Begin Supplied material

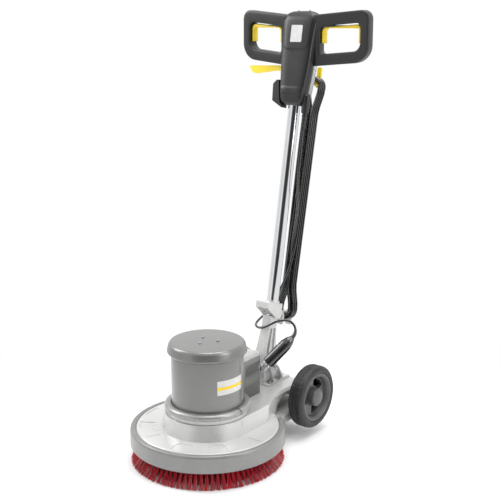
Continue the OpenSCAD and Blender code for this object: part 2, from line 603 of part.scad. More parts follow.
// A round tube swept along smooth points; ref keeps the rings from twisting.
function unit(a) = a / norm(a);
function spline(p, i, t) = let (a = p[max(i - 1, 0)], b = p[i], c = p[i + 1], d = p[min(i + 2, len(p) - 1)])
  0.5 * (2 * b + (c - a) * t + (2 * a - 5 * b + 4 * c - d) * t * t + (3 * b - a - 3 * c + d) * t * t * t);
function route(p, k) = concat([for (i = [0 : len(p) - 2]) for (j = [0 : k - 1]) spline(p, i, j / k)], [p[len(p) - 1]]);
module swept(p, r, ref, n = 10) {
  m = len(p);
  pts = [for (i = [0 : m - 1]) let (t = unit(p[min(i + 1, m - 1)] - p[max(i - 1, 0)]),
    u = unit(cross(t, ref)), v = cross(u, t)) for (j = [0 : n - 1])
      p[i] + r * (cos(j * 360 / n) * u + sin(j * 360 / n) * v)];
  polyhedron(pts, concat([[for (j = [0 : n - 1]) j]],
    [for (i = [0 : m - 2]) for (j = [0 : n - 1]) [i * n + (j + 1) % n, i * n + j,
      (i + 1) * n + j, (i + 1) * n + (j + 1) % n]],
    [[for (j = [n - 1 : -1 : 0]) (m - 1) * n + j]]));
}
module lead_top() color(black) hl() swept(route(top_route, 3), cord_d / 2, [1, 0, 0]);
module lead_foot() color(black) hl() swept(route(foot_route, 2), cord_d / 2, [0.2, 0, 1]);
// Plug, hanging nose down beside the leg.
module plug_at() hl() translate([40.5, -49.4, 17.1]) rotate([0, 37.8, 40.3]) children();
module plug() color(black) plug_at() rotate_extrude()
  polygon([[0, 0], [17, 0], [19, 2], [19, 66], [18, 80], [14, 94], [8, 106], [0, 106]]);
module plug_pins() color([0.85, 0.86, 0.87]) plug_at() for (s = [-1, 1])
  translate([s * 9.5, 0, -19]) cylinder(r = 2.4, h = 19, $fn = 32);

module end_shields() { lower_shield(); upper_shield(); }
module base_screws() { cap_screw_set(); bracket_bolt_set(); }
module cord_ends() { lead_top(); lead_foot(); }

bristles();
brush_plate();
brush_coupling();
drive_hub();
planet_carrier();
planet_gear_1();
planet_gear_2();
planet_gear_3();
ring_gear();
output_bearing();
gear_cover();
deck();
bumper();
end_shields();
base_band();
motor_sleeve();
motor_cap();
base_screws();
motor_bearings();
stator();
windings();
rotor_core();
motor_shaft();
cooling_fan();
capacitor_box();
box_lid();
capacitors();
rating_label();
axle();
wheel_hub_left();
tyre_left();
hub_cap_left();
wheel_hub_right();
tyre_right();
hub_cap_right();
deck_bracket();
hinge_pins();
handle_leg();
tube();
lower_hook();
lock_rod();
head_front();
head_rear();
head_screws();
socket_box();
badge_plate();
grip_left();
grip_right();
switch_lever_left();
switch_lever_right();
head_pins();
micro_switches();
lockout_button();
tilt_lever();
upper_hook();
cord_boot();
cord_ends();
cord_hank();
plug();
plug_pins();
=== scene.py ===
"""Rotary floor machine: materials, finished surfaces, studio and camera.

Positions are in metres in the machine's own frame: +Z up, the brush end
towards -Y and the operator's end towards +Y. Handle parts are worked out in
the leaning frame of the handle: x across, v towards the rear, w up the tube.
"""
import bmesh
import bpy
import json
import math
import numpy as np
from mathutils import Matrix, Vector

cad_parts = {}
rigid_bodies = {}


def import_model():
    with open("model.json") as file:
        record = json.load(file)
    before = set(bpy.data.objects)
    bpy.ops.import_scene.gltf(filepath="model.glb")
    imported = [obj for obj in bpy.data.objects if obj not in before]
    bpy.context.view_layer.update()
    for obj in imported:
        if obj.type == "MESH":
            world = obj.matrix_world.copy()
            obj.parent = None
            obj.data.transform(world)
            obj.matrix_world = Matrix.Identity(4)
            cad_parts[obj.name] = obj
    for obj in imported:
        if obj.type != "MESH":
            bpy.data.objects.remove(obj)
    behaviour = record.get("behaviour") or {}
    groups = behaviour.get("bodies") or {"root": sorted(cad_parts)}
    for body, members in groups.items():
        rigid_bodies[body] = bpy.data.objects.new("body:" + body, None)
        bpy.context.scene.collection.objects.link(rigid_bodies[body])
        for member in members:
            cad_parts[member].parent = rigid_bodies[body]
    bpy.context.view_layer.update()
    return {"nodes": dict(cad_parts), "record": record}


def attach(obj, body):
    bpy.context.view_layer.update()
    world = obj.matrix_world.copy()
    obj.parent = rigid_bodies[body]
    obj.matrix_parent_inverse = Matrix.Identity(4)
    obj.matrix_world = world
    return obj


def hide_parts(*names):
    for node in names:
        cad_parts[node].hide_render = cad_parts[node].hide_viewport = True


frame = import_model()
NODES = frame["nodes"]

MM = 0.001
FRAME_Y = -165.0
FOOT = np.array([0.0, 269.5 + FRAME_Y, 189.0])
LEAN = math.radians(10.34)
ALONG_V = np.array([0.0, math.cos(LEAN), -math.sin(LEAN)])
ALONG_W = np.array([0.0, math.sin(LEAN), math.cos(LEAN)])


def from_handle(p):
    """Handle-frame points (x, v, w) in mm to machine points in metres: foot + x across + v and w
    along their leaning axes."""
    p = np.asarray(p, float)
    q = FOOT + p[..., :1] * np.array([1.0, 0, 0]) + p[..., 1:2] * ALONG_V + p[..., 2:3] * ALONG_W
    return q * MM


def from_machine(p):
    """Machine points in mm, measured from the brush axis, to metres in the shared frame."""
    return (np.asarray(p, float) + np.array([0.0, FRAME_Y, 0.0])) * MM


# ---------------------------------------------------------------- camera
LENS_MM, SENSOR_MM = 70.0, 36.0
CAMERA_AT, CAMERA_TO = (1.611, -2.095, 1.200), (0.1155, -0.1235, 0.600)


def aim(obj, place, target):
    """Turns an object so that its -Z axis points from place to target with no roll."""
    obj.location = place
    way = Vector(target) - Vector(place)
    obj.rotation_euler = way.to_track_quat("-Z", "Y").to_euler()


cam_data = bpy.data.cameras.new("camera")
cam_data.lens = LENS_MM
cam_data.sensor_width = SENSOR_MM
camera = bpy.data.objects.new("camera", cam_data)
bpy.context.scene.collection.objects.link(camera)
aim(camera, CAMERA_AT, CAMERA_TO)
bpy.context.scene.camera = camera


# ---------------------------------------------------------------- mesh tools
def new_object(name, verts, faces, body, smooth=True, weld=True):
    """Puts arrays of points and faces into a mesh, joins points that fall together at poles and
    seams, and lets it ride on a body."""
    mesh = bpy.data.meshes.new(name)
    mesh.from_pydata(np.asarray(verts, float).reshape(-1, 3).tolist(), [], faces)
    mesh.update()
    if weld:
        bm = bmesh.new()
        bm.from_mesh(mesh)
        bmesh.ops.remove_doubles(bm, verts=bm.verts, dist=1e-6)
        bm.to_mesh(mesh)
        bm.free()
    mesh.polygons.foreach_set("use_smooth", [smooth] * len(mesh.polygons))
    obj = bpy.data.objects.new(name, mesh)
    bpy.context.scene.collection.objects.link(obj)
    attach(obj, body)
    return obj


def grid_faces(nu, nv, wrap_u=False, wrap_v=False, flip=False, start=0):
    """Quads of an nu by nv grid of points, wrapped round in either direction when asked."""
    u = np.arange(nu if wrap_u else nu - 1)
    v = np.arange(nv if wrap_v else nv - 1)
    i, j = np.meshgrid(u, v, indexing="ij")
    i2, j2 = (i + 1) % nu, (j + 1) % nv
    q = np.stack([i * nv + j, i2 * nv + j, i2 * nv + j2, i * nv + j2], -1).reshape(-1, 4) + start
    return (q[:, ::-1] if flip else q).tolist()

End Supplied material

What to work on: Everything from the line that contains "bristles();" to the line that contains "obj.data.transform(world)" must be transcribed exactly, both end lines included.

Response to the task:
bristles();
brush_plate();
brush_coupling();
drive_hub();
planet_carrier();
planet_gear_1();
planet_gear_2();
planet_gear_3();
ring_gear();
output_bearing();
gear_cover();
deck();
bumper();
end_shields();
base_band();
motor_sleeve();
motor_cap();
base_screws();
motor_bearings();
stator();
windings();
rotor_core();
motor_shaft();
cooling_fan();
capacitor_box();
box_lid();
capacitors();
rating_label();
axle();
wheel_hub_left();
tyre_left();
hub_cap_left();
wheel_hub_right();
tyre_right();
hub_cap_right();
deck_bracket();
hinge_pins();
handle_leg();
tube();
lower_hook();
lock_rod();
head_front();
head_rear();
head_screws();
socket_box();
badge_plate();
grip_left();
grip_right();
switch_lever_left();
switch_lever_right();
head_pins();
micro_switches();
lockout_button();
tilt_lever();
upper_hook();
cord_boot();
cord_ends();
cord_hank();
plug();
plug_pins();
=== scene.py ===
"""Rotary floor machine: materials, finished surfaces, studio and camera.

Positions are in metres in the machine's own frame: +Z up, the brush end
towards -Y and the operator's end towards +Y. Handle parts are worked out in
the leaning frame of the handle: x across, v towards the rear, w up the tube.
"""
import bmesh
import bpy
import json
import math
import numpy as np
from mathutils import Matrix, Vector

cad_parts = {}
rigid_bodies = {}


def import_model():
    with open("model.json") as file:
        record = json.load(file)
    before = set(bpy.data.objects)
    bpy.ops.import_scene.gltf(filepath="model.glb")
    imported = [obj for obj in bpy.data.objects if obj not in before]
    bpy.context.view_layer.update()
    for obj in imported:
        if obj.type == "MESH":
            world = obj.matrix_world.copy()
            obj.parent = None
            obj.data.transform(world)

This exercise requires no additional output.